Posted by: Daniel Bailey | July 08, 2011 at 06:42
+/- !000 km or 550 nautical miles of sea ice is left,and both the NW and NE passages will be open.
Espen
Posted by: Espen | July 08, 2011 at 08:38
For Wayne (Kernochan) : Sorry for the late response.
I understand your point that the ice thickness is not directly correlated with the ice extent. Specifically, using a 'simple model' such as the one that you suggest, smaller ice thickness may just indicate that multi-year ice is getting thinner, but overall extent may remain the same. I think that's true, and I think that explains why the decline in extent is not matched by the decline in sea ice volume (such as reported by PIOMAS and TOPAZ).
In short, as you point out, extent can stay the same, while average ice thickness decreases, if just multi-year thinning causes the decline in volume.
That's true, uptil the point that there is very little multi-year ice left over, or it's getting so thin that you can't distinguish it much from single-year ice. At that point, most ice is single-year, and extent will become very sensitive to weather variability.

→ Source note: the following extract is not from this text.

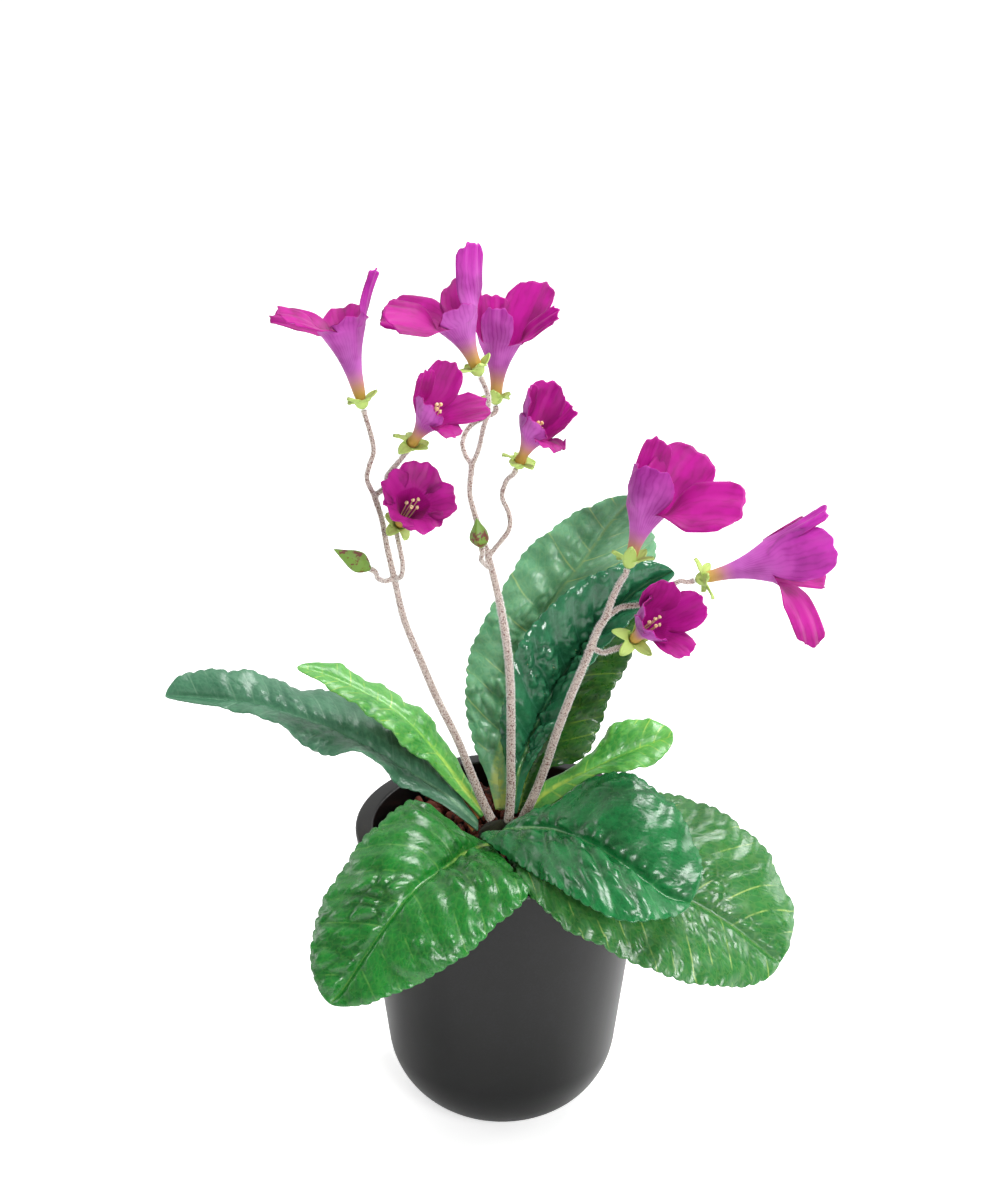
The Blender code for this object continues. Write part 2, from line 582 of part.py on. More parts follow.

Even though we seem to be at 1.39 meters average right now, I don't think we reached the point of total wipe-out yet (after all, there was still almost 5 million km^2 of ice left over last year, which is now multi-year ice). But as that 'minimum' ice thins (decreases in volume) each year, there is less and less a buffer to compensate for next year's summer variability.
So volume decrease (as reported by PIOMAS and TOPAZ) is very important, mostly for next year's sensitivity to weather variability.
Consequently, with ice this thin, extent can very rapidly decline on a 'hot' summer. As Dr. Maslowski pronounced, it may "just melt away quite suddenly" one summer in the near future...
Posted by: Rob Dekker | July 08, 2011 at 10:28
Sea Ice area for the Greenland Sea has been trending upward for the last few weeks and is currently slightly above it's long term average. This suggests (at least to myself) that sea ice export must be above average as well AND above last years levels.